Details
-
Bug
-
Status: Resolved
-
Critical
-
Resolution: Fixed
-
1.9.0, 1.10.0, 1.8.3
Description
public class Blah { private static Path parquetFile = new Path("oops"); private static Schema schema = SchemaBuilder.record("spark_schema") .fields().optionalBytes("value").endRecord(); private static GenericData.Record recordFor(String value) { return new GenericRecordBuilder(schema) .set("value", value.getBytes()).build(); } public static void main(String ... args) throws IOException { try (ParquetWriter<GenericData.Record> writer = AvroParquetWriter .<GenericData.Record>builder(parquetFile) .withSchema(schema) .build()) { writer.write(recordFor("one")); writer.write(recordFor("two")); writer.write(recordFor("three")); writer.write(recordFor("three")); writer.write(recordFor("two")); writer.write(recordFor("one")); writer.write(recordFor("zero")); } try (ParquetReader<GenericRecord> reader = AvroParquetReader .<GenericRecord>builder(parquetFile) .withConf(new Configuration()).build()) { GenericRecord rec; int i = 0; while ((rec = reader.read()) != null) { ByteBuffer buf = (ByteBuffer) rec.get("value"); byte[] bytes = new byte[buf.remaining()]; buf.get(bytes); System.out.println("rec " + i++ + ": " + new String(bytes)); } } } }
Expected output:
rec 0: one rec 1: two rec 2: three rec 3: three rec 4: two rec 5: one rec 6: zero
Actual:
rec 0: one rec 1: two rec 2: three rec 3: rec 4: rec 5: rec 6: zero
This was found when we started getting empty byte[] values back in spark unexpectedly. (Spark 2.3.1 and Parquet 1.8.3).
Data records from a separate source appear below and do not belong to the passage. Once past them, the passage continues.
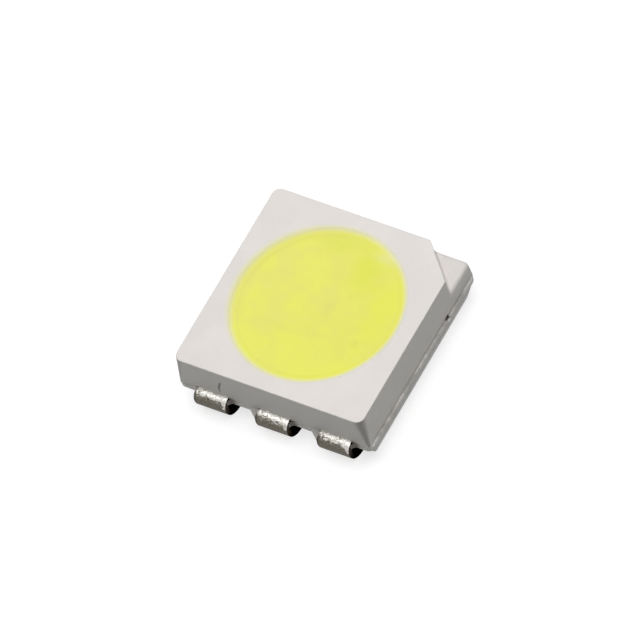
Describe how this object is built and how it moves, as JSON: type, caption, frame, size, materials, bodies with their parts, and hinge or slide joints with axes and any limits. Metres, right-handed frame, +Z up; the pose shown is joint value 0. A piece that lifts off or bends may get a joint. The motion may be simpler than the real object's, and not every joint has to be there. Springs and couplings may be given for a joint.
{
  "type": "smd led",
  "caption": "Square white surface-mount LED with a round yellow phosphor window, a cut corner and rows of flat leads folded under two sides.",
  "frame": {"origin": "on the board plane, under the middle of the square body", "axes": "+Z up out of the board; the lead rows face -Y and +Y; the cut corner that marks pin 1 is at +X +Y"},
  "size_m": [0.005, 0.0054, 0.0016],
  "materials": {
    "white_moulding": "satin",
    "phosphor_silicone": "satin",
    "silver_plated_strip": "satin",
    "die_crystal": "gloss",
    "die_adhesive": "satin",
    "gold_wire": "gloss"
  },
  "bodies": {
    "root": {"bond_wire_left_across": "gold_wire", "bond_wire_left_own": "gold_wire", "bond_wire_middle_across": "gold_wire", "bond_wire_middle_own": "gold_wire", "bond_wire_right_across": "gold_wire", "bond_wire_right_own": "gold_wire", "die_attach_left": "die_adhesive", "die_attach_middle": "die_adhesive", "die_attach_right": "die_adhesive", "encapsulant": "phosphor_silicone", "housing": "white_moulding", "lead_back_left": "silver_plated_strip", "lead_back_middle": "silver_plated_strip", "lead_back_right": "silver_plated_strip", "lead_front_left": "silver_plated_strip", "lead_front_middle": "silver_plated_strip", "lead_front_right": "silver_plated_strip", "led_die_left": "die_crystal", "led_die_middle": "die_crystal", "led_die_right": "die_crystal"}
  },
  "joints": []
}
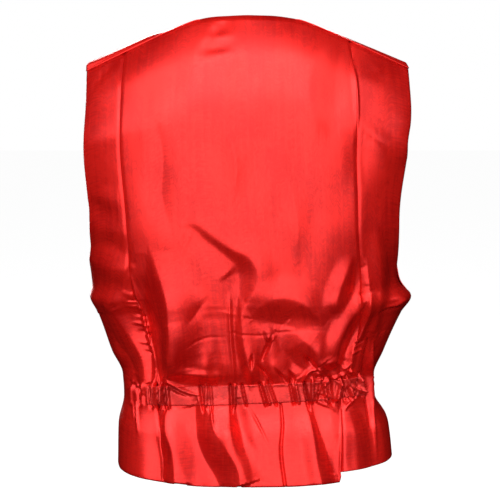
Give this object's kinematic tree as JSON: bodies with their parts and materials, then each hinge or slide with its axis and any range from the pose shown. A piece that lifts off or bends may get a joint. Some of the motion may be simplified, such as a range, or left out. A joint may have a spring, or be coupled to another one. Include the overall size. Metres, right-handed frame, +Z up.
{
  "type": "vest",
  "caption": "Red satin waistcoat-style vest, sleeveless and V-necked, with a panelled back drawn in by a gathered waist casing above a short flared skirt, and plain buttoned fronts",
  "frame": {"origin": "between the shoulders, where the wearer bears the vest, level with the middle of the shoulder slope and in the plane of the side seams", "axes": "+Z up along the body, +X to the wearer's left, +Y out of the wearer's back, so the front faces -Y"},
  "size_m": [0.4047, 0.2381, 0.567],
  "materials": {
    "satin": "lustrous red satin with a fine weave and soft creases",
    "casing": "the same satin turned crosswise, duller, gathered on elastic",
    "button": "dark red, softly polished"
  },
  "bodies": {
    "root": {"back_centre": "satin", "back_side_left": "satin", "back_side_right": "satin", "waist_casing": "casing", "front_left": "satin", "front_right": "satin", "button_1": "button", "button_2": "button", "button_3": "button", "button_4": "button", "button_5": "button"}
  },
  "joints": []
}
I have not tried to reproduce with parquet 1.9.0, but its a bad enough bug that I would like a 1.8.4 release that I can drop-in replace 1.8.3 without any binary compatibility issues.
Duplicate byte[] values are lost.
A few clues:
If I do not call ByteBuffer.get, the size of ByteBuffer.remaining does not go to zero. I suspect a ByteBuffer is being recycled, but the call to ByteBuffer.get mutates it. I wonder if an appropriately placed ByteBuffer.duplicate() would fix it.